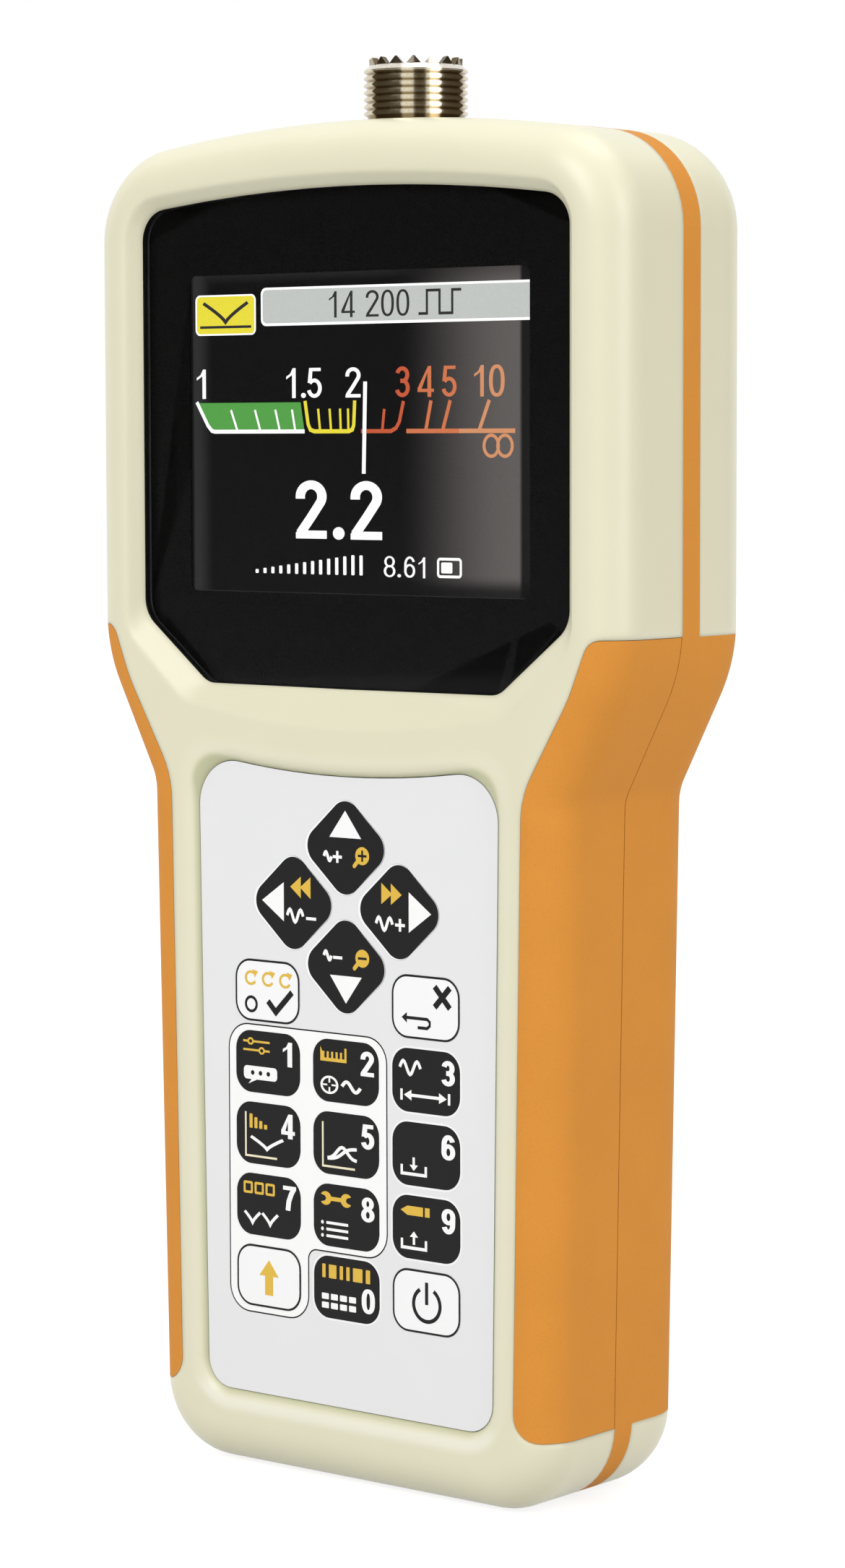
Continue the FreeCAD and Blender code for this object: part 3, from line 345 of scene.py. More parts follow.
# by slot; the frame's own materials have these names already, so Blender ends the new ones with a number
MATERIALS = {mat.name.split(".")[0]: mat for mat in (
    case_plastic(),
    soft_grip(),
    window_pane(),
    display_glass(),
    plated_thread(),
    surface("mask_black", srgb(15, 15, 16), rough=(0.25, 0.32), relief_mm=0.0005, Specular_IOR_Level=0.1),
    surface("tape_black", srgb(26, 26, 26), rough=(0.8, 0.95), grain_mm=0.2, relief_mm=0.02),
    surface("steel", srgb(196, 197, 199), rough=(0.22, 0.4), grain_mm=0.4, stretch=(1, 1, 8), relief_mm=0.001,
            mottle=0.04, metallic=1.0),
    surface("brass", srgb(214, 178, 104), rough=(0.18, 0.32), relief_mm=0.001, mottle=0.06, metallic=1.0),
    surface("ptfe", srgb(236, 236, 230), rough=(0.35, 0.5), relief_mm=0.002, mottle=0.02,
            Subsurface_Weight=0.15),
    printed("overlay_grey", srgb(232, 232, 233), 0.01, relief_mm=0.0025),
    printed("key_black", BLACK_PRINT, 0.06, relief_mm=0.003, rough=(0.38, 0.5), Specular_IOR_Level=0.2),
    printed("key_white", srgb(247, 247, 247), 0.008, relief_mm=0.0025),
    surface("film", srgb(214, 214, 206), rough=(0.3, 0.4)),
    surface("flex_amber", srgb(176, 112, 34), rough=(0.25, 0.4), grain_mm=0.5, stretch=(1, 1, 6), mottle=0.1),
    surface("board_green", srgb(26, 92, 52), rough=(0.28, 0.42), grain_mm=0.6, mottle=0.15, mottle_mm=4.0,
            relief_mm=0.01),
    surface("black_plastic", srgb(34, 34, 35), rough=(0.45, 0.6), grain_mm=0.2, relief_mm=0.006),
    surface("cell_wrap", srgb(40, 58, 84), rough=(0.2, 0.3), mottle=0.08, Coat_Weight=0.4),
    surface("label_silver", srgb(190, 191, 192), rough=(0.3, 0.42), grain_mm=0.25, stretch=(1, 1, 12),
            relief_mm=0.001, metallic=0.7),
)}
PRINTS = {
    "white": printed("print_white", srgb(250, 250, 249), 0.01),
    "yellow": printed("print_yellow", srgb(226, 184, 62), 0.03),
    "black": printed("print_black", BLACK_PRINT, 0.05, rough=(0.38, 0.5), Specular_IOR_Level=0.2),
    "pale": printed("print_pale", srgb(240, 230, 200), 0.03),
}
LIT = {name: lit(name, srgb(*levels), strength) for name, levels, strength in (
    ("lit_white", (250, 250, 250), 1.25),
    ("lit_grey", (202, 206, 203), 1.0),
    ("lit_yellow", (244, 230, 62), 1.0),
    ("lit_green", (86, 166, 74), 1.0),
    ("lit_orange", (206, 92, 56), 1.0),
    ("lit_coral", (217, 122, 78), 1.0),
    ("lit_peach", (222, 152, 108), 1.0),
    ("lit_dark", (42, 42, 44), 1.0),
)}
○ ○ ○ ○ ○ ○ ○
*Work to do:* Repeat the material in full, exactly as it stands.

*Response to the task:*
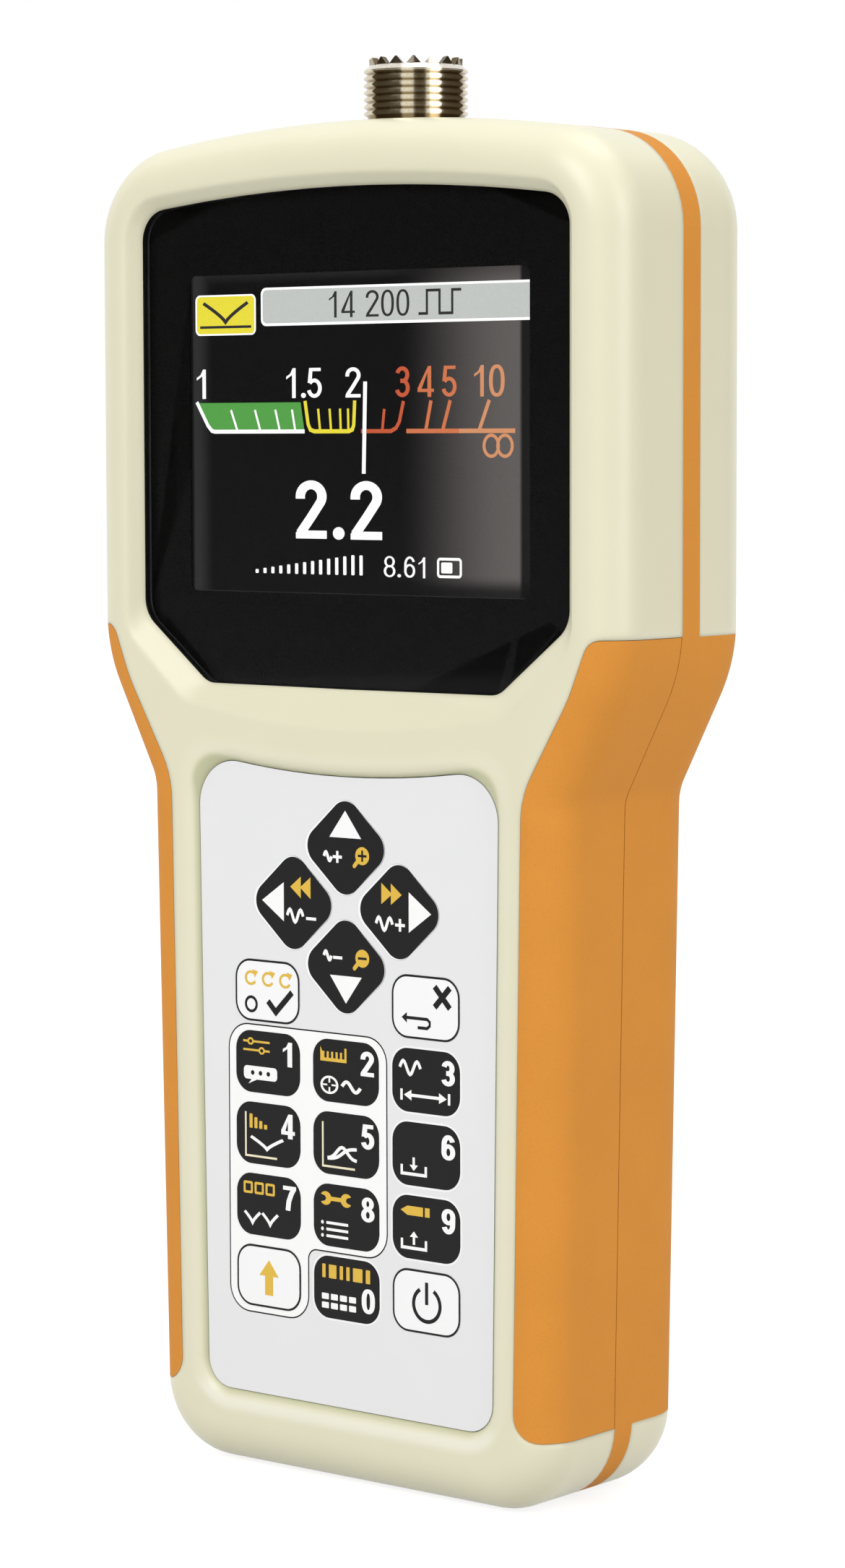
Continue the FreeCAD and Blender code for this object: part 3, from line 345 of scene.py. More parts follow.
# by slot; the frame's own materials have these names already, so Blender ends the new ones with a number
MATERIALS = {mat.name.split(".")[0]: mat for mat in (
    case_plastic(),
    soft_grip(),
    window_pane(),
    display_glass(),
    plated_thread(),
    surface("mask_black", srgb(15, 15, 16), rough=(0.25, 0.32), relief_mm=0.0005, Specular_IOR_Level=0.1),
    surface("tape_black", srgb(26, 26, 26), rough=(0.8, 0.95), grain_mm=0.2, relief_mm=0.02),
    surface("steel", srgb(196, 197, 199), rough=(0.22, 0.4), grain_mm=0.4, stretch=(1, 1, 8), relief_mm=0.001,
            mottle=0.04, metallic=1.0),
    surface("brass", srgb(214, 178, 104), rough=(0.18, 0.32), relief_mm=0.001, mottle=0.06, metallic=1.0),
    surface("ptfe", srgb(236, 236, 230), rough=(0.35, 0.5), relief_mm=0.002, mottle=0.02,
            Subsurface_Weight=0.15),
    printed("overlay_grey", srgb(232, 232, 233), 0.01, relief_mm=0.0025),
    printed("key_black", BLACK_PRINT, 0.06, relief_mm=0.003, rough=(0.38, 0.5), Specular_IOR_Level=0.2),
    printed("key_white", srgb(247, 247, 247), 0.008, relief_mm=0.0025),
    surface("film", srgb(214, 214, 206), rough=(0.3, 0.4)),
    surface("flex_amber", srgb(176, 112, 34), rough=(0.25, 0.4), grain_mm=0.5, stretch=(1, 1, 6), mottle=0.1),
    surface("board_green", srgb(26, 92, 52), rough=(0.28, 0.42), grain_mm=0.6, mottle=0.15, mottle_mm=4.0,
            relief_mm=0.01),
    surface("black_plastic", srgb(34, 34, 35), rough=(0.45, 0.6), grain_mm=0.2, relief_mm=0.006),
    surface("cell_wrap", srgb(40, 58, 84), rough=(0.2, 0.3), mottle=0.08, Coat_Weight=0.4),
    surface("label_silver", srgb(190, 191, 192), rough=(0.3, 0.42), grain_mm=0.25, stretch=(1, 1, 12),
            relief_mm=0.001, metallic=0.7),
)}
PRINTS = {
    "white": printed("print_white", srgb(250, 250, 249), 0.01),
    "yellow": printed("print_yellow", srgb(226, 184, 62), 0.03),
    "black": printed("print_black", BLACK_PRINT, 0.05, rough=(0.38, 0.5), Specular_IOR_Level=0.2),
    "pale": printed("print_pale", srgb(240, 230, 200), 0.03),
}
LIT = {name: lit(name, srgb(*levels), strength) for name, levels, strength in (
    ("lit_white", (250, 250, 250), 1.25),
    ("lit_grey", (202, 206, 203), 1.0),
    ("lit_yellow", (244, 230, 62), 1.0),
    ("lit_green", (86, 166, 74), 1.0),
    ("lit_orange", (206, 92, 56), 1.0),
    ("lit_coral", (217, 122, 78), 1.0),
    ("lit_peach", (222, 152, 108), 1.0),
    ("lit_dark", (42, 42, 44), 1.0),
)}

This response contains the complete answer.